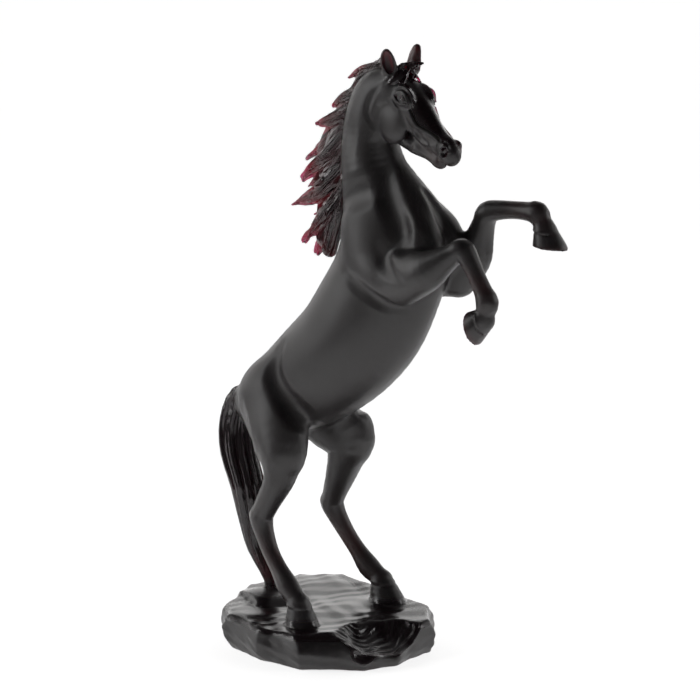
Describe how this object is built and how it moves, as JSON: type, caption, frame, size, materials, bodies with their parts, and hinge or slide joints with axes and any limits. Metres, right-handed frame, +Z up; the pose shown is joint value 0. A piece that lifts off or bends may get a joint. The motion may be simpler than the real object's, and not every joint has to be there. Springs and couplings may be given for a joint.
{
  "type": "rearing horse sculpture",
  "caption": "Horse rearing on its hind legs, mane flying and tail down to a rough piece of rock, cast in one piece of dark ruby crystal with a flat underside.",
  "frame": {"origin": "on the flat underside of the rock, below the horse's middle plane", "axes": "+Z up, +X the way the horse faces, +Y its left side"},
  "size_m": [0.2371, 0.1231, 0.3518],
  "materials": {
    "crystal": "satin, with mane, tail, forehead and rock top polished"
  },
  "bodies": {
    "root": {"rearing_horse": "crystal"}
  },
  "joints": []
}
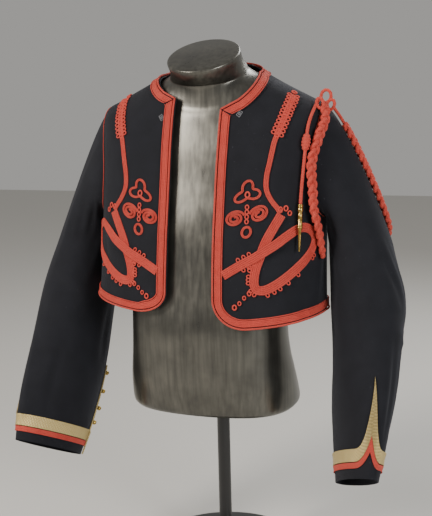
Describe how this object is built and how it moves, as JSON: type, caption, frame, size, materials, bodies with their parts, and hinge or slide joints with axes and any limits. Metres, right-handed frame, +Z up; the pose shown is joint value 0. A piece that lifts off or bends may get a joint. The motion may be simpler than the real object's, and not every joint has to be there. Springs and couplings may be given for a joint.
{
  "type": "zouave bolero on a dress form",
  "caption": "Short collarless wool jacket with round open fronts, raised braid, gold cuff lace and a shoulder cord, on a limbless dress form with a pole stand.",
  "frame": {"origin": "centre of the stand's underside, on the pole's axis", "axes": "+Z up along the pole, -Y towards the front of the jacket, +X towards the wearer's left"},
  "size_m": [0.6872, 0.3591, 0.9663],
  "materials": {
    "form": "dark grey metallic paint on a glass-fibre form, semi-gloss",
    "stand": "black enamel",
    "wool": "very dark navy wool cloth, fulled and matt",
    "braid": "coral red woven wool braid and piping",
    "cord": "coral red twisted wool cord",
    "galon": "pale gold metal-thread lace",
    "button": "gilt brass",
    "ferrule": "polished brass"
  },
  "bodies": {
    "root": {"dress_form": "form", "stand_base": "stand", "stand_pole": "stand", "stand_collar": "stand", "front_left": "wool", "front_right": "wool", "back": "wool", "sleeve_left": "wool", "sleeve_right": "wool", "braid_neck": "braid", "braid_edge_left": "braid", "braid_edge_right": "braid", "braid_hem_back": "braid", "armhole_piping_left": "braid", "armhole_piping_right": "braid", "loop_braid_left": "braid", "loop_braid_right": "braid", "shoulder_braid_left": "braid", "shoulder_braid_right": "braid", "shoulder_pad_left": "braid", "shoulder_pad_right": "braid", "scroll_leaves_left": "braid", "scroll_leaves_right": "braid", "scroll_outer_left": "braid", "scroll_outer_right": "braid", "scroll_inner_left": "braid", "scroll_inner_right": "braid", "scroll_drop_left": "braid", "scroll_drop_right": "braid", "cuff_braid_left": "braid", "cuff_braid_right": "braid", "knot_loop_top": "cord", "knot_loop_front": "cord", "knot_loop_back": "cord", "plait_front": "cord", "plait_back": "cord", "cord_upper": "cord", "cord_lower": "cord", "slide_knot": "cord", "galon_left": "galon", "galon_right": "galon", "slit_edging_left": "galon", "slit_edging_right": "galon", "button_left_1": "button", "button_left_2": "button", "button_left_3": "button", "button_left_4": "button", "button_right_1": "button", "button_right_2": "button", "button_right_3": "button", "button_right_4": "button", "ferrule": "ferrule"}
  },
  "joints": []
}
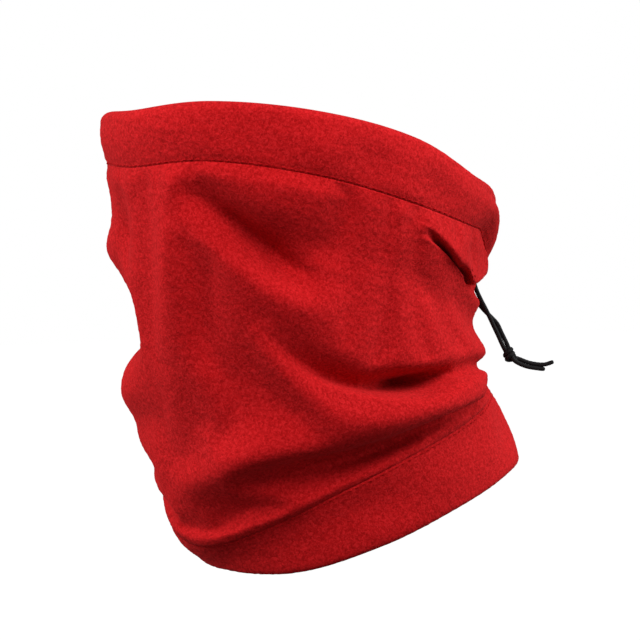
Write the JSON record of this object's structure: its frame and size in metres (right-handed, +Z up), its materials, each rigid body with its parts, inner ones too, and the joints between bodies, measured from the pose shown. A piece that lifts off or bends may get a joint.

● **GIVEN REQUEST**: Make an exact copy of all the data.

● **RESPONSE TO THIS EXERCISE**:
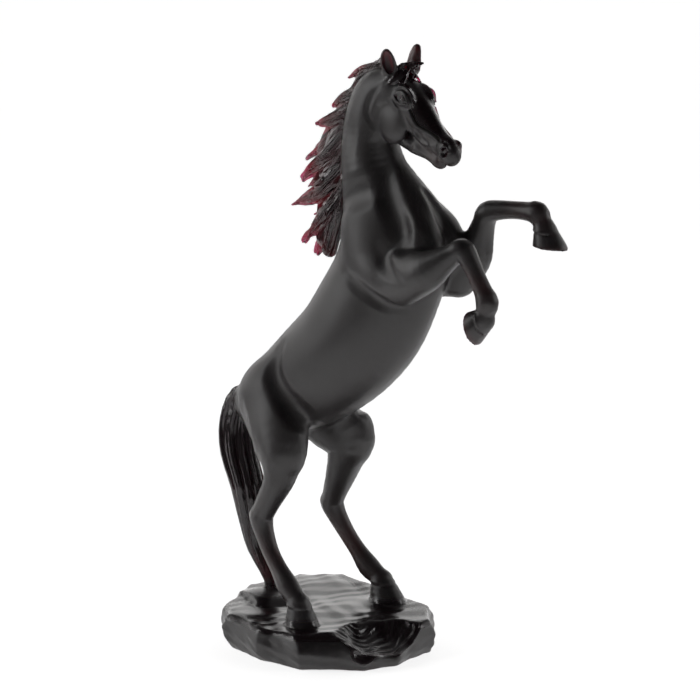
Describe how this object is built and how it moves, as JSON: type, caption, frame, size, materials, bodies with their parts, and hinge or slide joints with axes and any limits. Metres, right-handed frame, +Z up; the pose shown is joint value 0. A piece that lifts off or bends may get a joint. The motion may be simpler than the real object's, and not every joint has to be there. Springs and couplings may be given for a joint.
{
  "type": "rearing horse sculpture",
  "caption": "Horse rearing on its hind legs, mane flying and tail down to a rough piece of rock, cast in one piece of dark ruby crystal with a flat underside.",
  "frame": {"origin": "on the flat underside of the rock, below the horse's middle plane", "axes": "+Z up, +X the way the horse faces, +Y its left side"},
  "size_m": [0.2371, 0.1231, 0.3518],
  "materials": {
    "crystal": "satin, with mane, tail, forehead and rock top polished"
  },
  "bodies": {
    "root": {"rearing_horse": "crystal"}
  },
  "joints": []
}
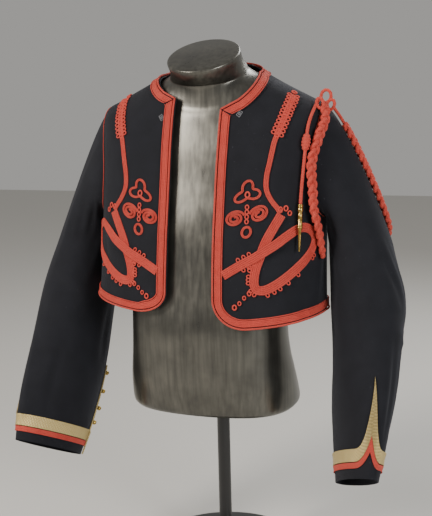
Describe how this object is built and how it moves, as JSON: type, caption, frame, size, materials, bodies with their parts, and hinge or slide joints with axes and any limits. Metres, right-handed frame, +Z up; the pose shown is joint value 0. A piece that lifts off or bends may get a joint. The motion may be simpler than the real object's, and not every joint has to be there. Springs and couplings may be given for a joint.
{
  "type": "zouave bolero on a dress form",
  "caption": "Short collarless wool jacket with round open fronts, raised braid, gold cuff lace and a shoulder cord, on a limbless dress form with a pole stand.",
  "frame": {"origin": "centre of the stand's underside, on the pole's axis", "axes": "+Z up along the pole, -Y towards the front of the jacket, +X towards the wearer's left"},
  "size_m": [0.6872, 0.3591, 0.9663],
  "materials": {
    "form": "dark grey metallic paint on a glass-fibre form, semi-gloss",
    "stand": "black enamel",
    "wool": "very dark navy wool cloth, fulled and matt",
    "braid": "coral red woven wool braid and piping",
    "cord": "coral red twisted wool cord",
    "galon": "pale gold metal-thread lace",
    "button": "gilt brass",
    "ferrule": "polished brass"
  },
  "bodies": {
    "root": {"dress_form": "form", "stand_base": "stand", "stand_pole": "stand", "stand_collar": "stand", "front_left": "wool", "front_right": "wool", "back": "wool", "sleeve_left": "wool", "sleeve_right": "wool", "braid_neck": "braid", "braid_edge_left": "braid", "braid_edge_right": "braid", "braid_hem_back": "braid", "armhole_piping_left": "braid", "armhole_piping_right": "braid", "loop_braid_left": "braid", "loop_braid_right": "braid", "shoulder_braid_left": "braid", "shoulder_braid_right": "braid", "shoulder_pad_left": "braid", "shoulder_pad_right": "braid", "scroll_leaves_left": "braid", "scroll_leaves_right": "braid", "scroll_outer_left": "braid", "scroll_outer_right": "braid", "scroll_inner_left": "braid", "scroll_inner_right": "braid", "scroll_drop_left": "braid", "scroll_drop_right": "braid", "cuff_braid_left": "braid", "cuff_braid_right": "braid", "knot_loop_top": "cord", "knot_loop_front": "cord", "knot_loop_back": "cord", "plait_front": "cord", "plait_back": "cord", "cord_upper": "cord", "cord_lower": "cord", "slide_knot": "cord", "galon_left": "galon", "galon_right": "galon", "slit_edging_left": "galon", "slit_edging_right": "galon", "button_left_1": "button", "button_left_2": "button", "button_left_3": "button", "button_left_4": "button", "button_right_1": "button", "button_right_2": "button", "button_right_3": "button", "button_right_4": "button", "ferrule": "ferrule"}
  },
  "joints": []
}
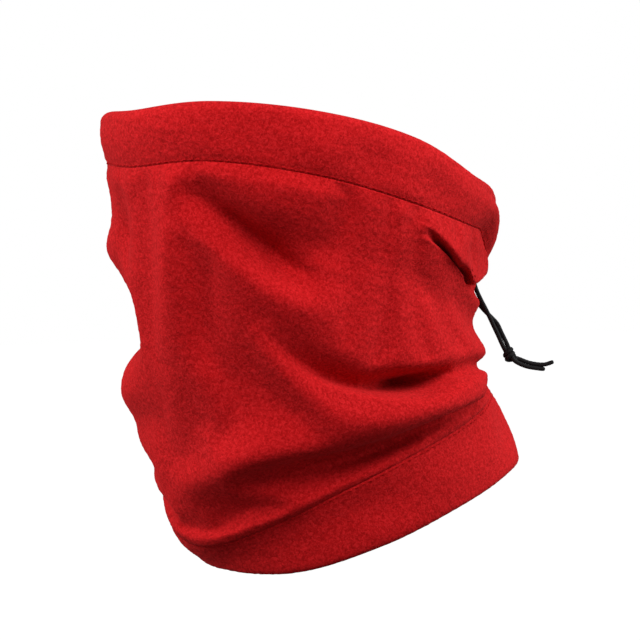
Write the JSON record of this object's structure: its frame and size in metres (right-handed, +Z up), its materials, each rigid body with its parts, inner ones too, and the joints between bodies, measured from the pose shown. A piece that lifts off or bends may get a joint.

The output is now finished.